La Charte communautaire des droits sociaux fondamentaux des travailleurs déclare notamment à son point 19 :
«Tout travailleur doit bénéficier dans son milieu de travail de conditions satisfaisantes de protection de sa santé et de sécurité. Des mesures adéquates doivent être prises pour poursuivre l’harmonisation dans le progrès des conditions existantes dans ce domaine »
Toutefois, la décision prise par la Commission le 1er juillet 2015 sur l’état d’avancement du projet de directive relative au congé de maternité, ne semble pas être en cohérence avec les politiques et les objectifs de l’Union qui vise, dans toutes ses activités, à promouvoir les égalités de genres.
Contexte
En 2008 la Commission a proposé une révision de la Directive 92/85/CEE sur le congé de maternité.
Il s’agissait d’apporter des améliorations notables dans trois domaines : Durée du congé maternité (prolongement de 14 à 18 semaines) ; Niveau de rémunération (intégralité du salaire antérieur au congé) et Protection des femmes à leur retour du congé maternité (réintégration au poste ou poste équivalent en termes de salaire et de responsabilités).
Évidemment l’objectif aurait dû être celui d’assurer plus de protection aux travailleuses enceintes, accouchées ou allaitantes en leur permettant de mieux concilier leurs obligations familiales et professionnelles, favorisant ainsi l’égalité des chances entre les femmes et les hommes sur le marché du travail.
En 2010, lorsque le Parlement a proposé d’étendre le congé de maternité à 20 semaines avec l’intégralité du salaire, les ministres européens des affaires sociales et de l’emploi ont catégoriquement rejeté cette proposition arguant qu’elle induirait des coûts budgétaires trop importants. Depuis lors, le dossier n’a pas progressé et la proposition est restée bloquée au niveau du Conseil de l’Union européenne.

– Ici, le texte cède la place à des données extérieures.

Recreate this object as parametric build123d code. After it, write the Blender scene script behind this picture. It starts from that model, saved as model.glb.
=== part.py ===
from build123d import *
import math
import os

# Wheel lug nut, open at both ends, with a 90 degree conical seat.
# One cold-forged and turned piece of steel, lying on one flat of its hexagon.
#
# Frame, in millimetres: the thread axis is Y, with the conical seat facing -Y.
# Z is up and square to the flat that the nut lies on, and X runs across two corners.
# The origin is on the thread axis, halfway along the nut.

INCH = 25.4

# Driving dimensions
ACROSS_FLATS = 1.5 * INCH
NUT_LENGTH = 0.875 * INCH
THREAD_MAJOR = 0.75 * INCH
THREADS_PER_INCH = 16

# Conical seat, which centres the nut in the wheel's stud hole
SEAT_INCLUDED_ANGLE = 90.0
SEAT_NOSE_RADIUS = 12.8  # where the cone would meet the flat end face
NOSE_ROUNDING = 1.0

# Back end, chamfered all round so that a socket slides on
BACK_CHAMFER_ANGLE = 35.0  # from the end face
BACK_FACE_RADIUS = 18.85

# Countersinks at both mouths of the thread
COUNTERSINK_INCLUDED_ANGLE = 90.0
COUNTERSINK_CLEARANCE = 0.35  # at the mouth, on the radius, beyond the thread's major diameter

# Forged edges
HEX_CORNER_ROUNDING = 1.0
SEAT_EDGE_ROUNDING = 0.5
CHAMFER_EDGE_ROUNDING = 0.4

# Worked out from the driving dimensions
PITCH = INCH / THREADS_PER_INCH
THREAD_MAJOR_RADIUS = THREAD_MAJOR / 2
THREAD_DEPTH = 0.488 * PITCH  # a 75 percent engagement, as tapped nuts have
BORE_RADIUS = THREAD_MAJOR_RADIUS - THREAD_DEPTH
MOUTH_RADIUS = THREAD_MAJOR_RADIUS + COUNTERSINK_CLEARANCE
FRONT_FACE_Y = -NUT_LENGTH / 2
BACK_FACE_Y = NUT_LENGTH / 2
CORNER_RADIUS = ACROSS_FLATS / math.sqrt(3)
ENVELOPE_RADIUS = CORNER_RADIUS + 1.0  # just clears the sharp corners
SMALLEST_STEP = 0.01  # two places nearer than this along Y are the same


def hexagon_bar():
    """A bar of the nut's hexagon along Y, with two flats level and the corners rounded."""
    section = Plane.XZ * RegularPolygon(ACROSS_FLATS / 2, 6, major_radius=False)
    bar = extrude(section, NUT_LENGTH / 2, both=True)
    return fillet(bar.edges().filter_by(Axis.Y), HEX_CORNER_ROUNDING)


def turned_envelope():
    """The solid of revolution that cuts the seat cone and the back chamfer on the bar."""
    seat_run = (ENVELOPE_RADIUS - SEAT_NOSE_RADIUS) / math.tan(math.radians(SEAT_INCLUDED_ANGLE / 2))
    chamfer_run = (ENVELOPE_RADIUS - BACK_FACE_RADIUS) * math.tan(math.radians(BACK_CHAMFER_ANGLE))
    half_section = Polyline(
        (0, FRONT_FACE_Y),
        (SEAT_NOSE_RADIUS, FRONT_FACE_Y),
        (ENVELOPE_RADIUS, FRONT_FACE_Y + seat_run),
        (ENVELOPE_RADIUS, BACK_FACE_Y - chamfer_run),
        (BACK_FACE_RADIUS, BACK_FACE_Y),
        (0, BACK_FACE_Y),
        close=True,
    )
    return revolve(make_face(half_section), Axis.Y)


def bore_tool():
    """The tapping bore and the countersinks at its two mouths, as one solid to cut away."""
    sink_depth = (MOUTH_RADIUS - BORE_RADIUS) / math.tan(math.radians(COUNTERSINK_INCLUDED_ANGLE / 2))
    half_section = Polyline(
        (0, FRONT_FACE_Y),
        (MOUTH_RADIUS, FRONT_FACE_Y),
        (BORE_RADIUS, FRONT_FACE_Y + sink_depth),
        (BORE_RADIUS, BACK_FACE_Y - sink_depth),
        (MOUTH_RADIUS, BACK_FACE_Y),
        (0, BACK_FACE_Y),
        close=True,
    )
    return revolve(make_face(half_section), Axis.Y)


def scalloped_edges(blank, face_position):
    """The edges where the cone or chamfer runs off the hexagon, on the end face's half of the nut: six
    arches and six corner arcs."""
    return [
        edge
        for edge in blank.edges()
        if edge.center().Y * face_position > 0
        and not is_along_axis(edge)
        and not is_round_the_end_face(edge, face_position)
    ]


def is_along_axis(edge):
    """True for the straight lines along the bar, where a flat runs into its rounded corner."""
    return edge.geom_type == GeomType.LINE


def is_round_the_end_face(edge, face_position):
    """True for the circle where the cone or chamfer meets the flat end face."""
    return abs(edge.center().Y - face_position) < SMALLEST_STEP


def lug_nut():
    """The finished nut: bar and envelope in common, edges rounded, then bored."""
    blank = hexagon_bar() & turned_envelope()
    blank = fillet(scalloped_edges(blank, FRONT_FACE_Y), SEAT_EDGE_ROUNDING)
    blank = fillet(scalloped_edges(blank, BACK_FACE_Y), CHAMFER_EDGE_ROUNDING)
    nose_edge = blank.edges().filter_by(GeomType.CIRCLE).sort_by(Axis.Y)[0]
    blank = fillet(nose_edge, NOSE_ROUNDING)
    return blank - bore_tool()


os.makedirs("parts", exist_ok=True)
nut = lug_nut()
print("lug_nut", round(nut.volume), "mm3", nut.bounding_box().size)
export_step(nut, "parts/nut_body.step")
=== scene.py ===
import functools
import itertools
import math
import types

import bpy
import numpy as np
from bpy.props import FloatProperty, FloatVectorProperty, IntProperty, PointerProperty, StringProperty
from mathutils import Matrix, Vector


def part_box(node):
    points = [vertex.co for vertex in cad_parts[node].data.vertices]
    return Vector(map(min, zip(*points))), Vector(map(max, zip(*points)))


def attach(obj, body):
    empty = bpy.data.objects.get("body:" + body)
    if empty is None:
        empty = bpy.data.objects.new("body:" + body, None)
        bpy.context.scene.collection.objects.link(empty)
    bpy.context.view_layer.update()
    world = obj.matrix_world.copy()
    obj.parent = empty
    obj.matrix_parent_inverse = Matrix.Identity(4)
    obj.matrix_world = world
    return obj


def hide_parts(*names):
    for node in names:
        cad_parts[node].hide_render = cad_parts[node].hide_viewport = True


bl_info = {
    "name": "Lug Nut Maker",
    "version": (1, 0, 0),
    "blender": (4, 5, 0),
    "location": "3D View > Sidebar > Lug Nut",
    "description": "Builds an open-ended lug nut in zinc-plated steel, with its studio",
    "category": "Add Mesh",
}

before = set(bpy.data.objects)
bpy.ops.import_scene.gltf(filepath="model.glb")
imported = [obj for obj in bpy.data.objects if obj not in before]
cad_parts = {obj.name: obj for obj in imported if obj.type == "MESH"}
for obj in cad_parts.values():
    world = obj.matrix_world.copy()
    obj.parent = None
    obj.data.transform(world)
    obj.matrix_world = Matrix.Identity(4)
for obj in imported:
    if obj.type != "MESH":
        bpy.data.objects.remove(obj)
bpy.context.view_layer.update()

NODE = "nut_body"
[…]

A l’occasion de son Programme de travail pour 2015, la Commission a fait le point sur l’état d’avancement du projet de directive et après avoir déployé d’importants efforts tout au long de cette période pour parvenir à un accord, et finalement elle a décidé de retirer sa proposition vu le manque de progrès réalisés par les co-législateurs et du peu d’espoir de voir les positions évoluer. Maintenant, il reste à espérer sortir de l’impasse actuelle en ouvrant la voie à de nouvelles initiatives plus larges qui auraient les mêmes objectifs que ceux de la proposition précédente.
Une atteinte au droit des femmes et au principe d’égalité des sexes.

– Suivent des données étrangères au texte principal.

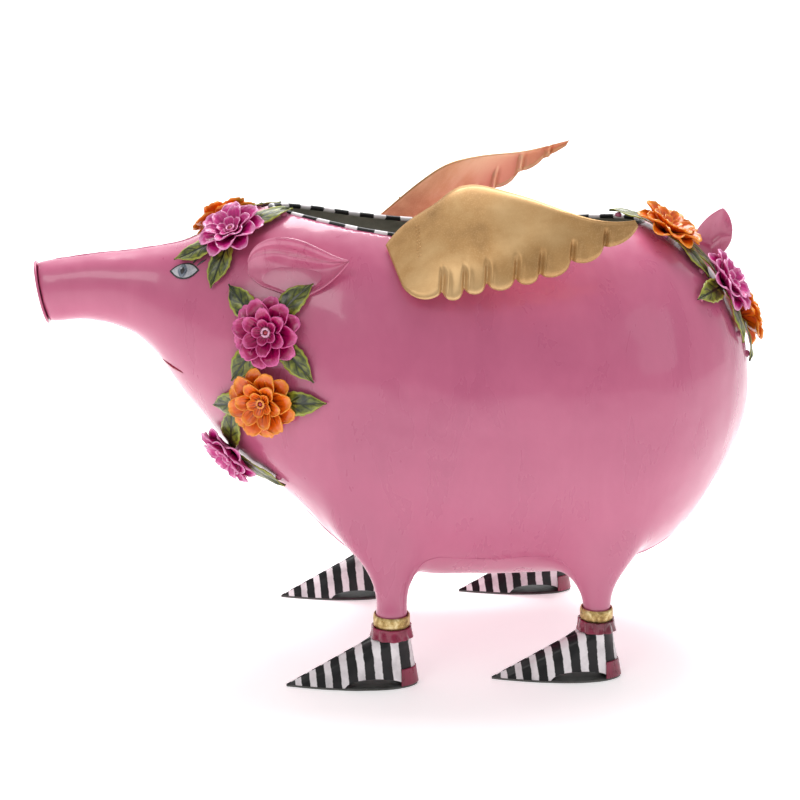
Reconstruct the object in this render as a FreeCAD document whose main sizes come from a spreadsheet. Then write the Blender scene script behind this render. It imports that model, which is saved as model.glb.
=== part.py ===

Évidemment la décision de retirer cette directive a déclenché la colère pas seulement des représentants des lobbies féministes qui trouvent cela comme une atteinte au droit d’égalité prévu à l’art 2 TUE, mais aussi des eurodéputées qui avant tout ont mis en évidence le manque de respect des rôles des organes UE.
Terry Reintke, députée allemande, a jugé cette décision de retrait de la directive comme « un signal désastreux » pour le processus démocratique des institutions européennes puisqu’elle semble « récompenser » les États membre de leur attitude de blocage.
Ce blocage du Conseil est, en effet, contraire à l’esprit même de la procédure de codécision établie par les traités (art. 294 TFUE, ex art. 251 TCE), déclare l’eurodéputée Beatriz Becerra, puisque le Conseil devrait accepter de négocier avec le Parlement et respecter son rôle de co-législateur.
Depuis 1992, date d’adoption, la directive sur le congé maternité, aucun progrès n’a été fait, dénonce la rapporteure Maria Arena (S&D) ; au contraire, ajoute-t- elle : « Cette décision c’est pour moi une réelle marche en arrière pour ce qui concerne la croissance de l’Europe .De nombreuses jeunes femmes mettent de côté leur projet d’avoir des enfants, alors que la population européenne vieillit », a-t-elle encore dit.
La secrétaire générale du Lobby européen des femmes (LEF) Joanna Maycock a déclaré à ce sujet : « C’est un très mauvais message envoyé aux Européennes et aux Européens sur la capacité de l’UE à soutenir les femmes qui travaillent et les familles dans leur lutte quotidienne pour un équilibre décent entre le travail et la vie personnelle».
Cristina De Martino
Pour savoir en plus
– Directive 92/85/CEE du Conseil, du 19 octobre 1992, concernant la mise en œuvre de mesures visant à promouvoir l’amélioration de la sécurité et de la santé des travailleuses enceintes, accouchées ou allaitantes au travail. (FR)(EN)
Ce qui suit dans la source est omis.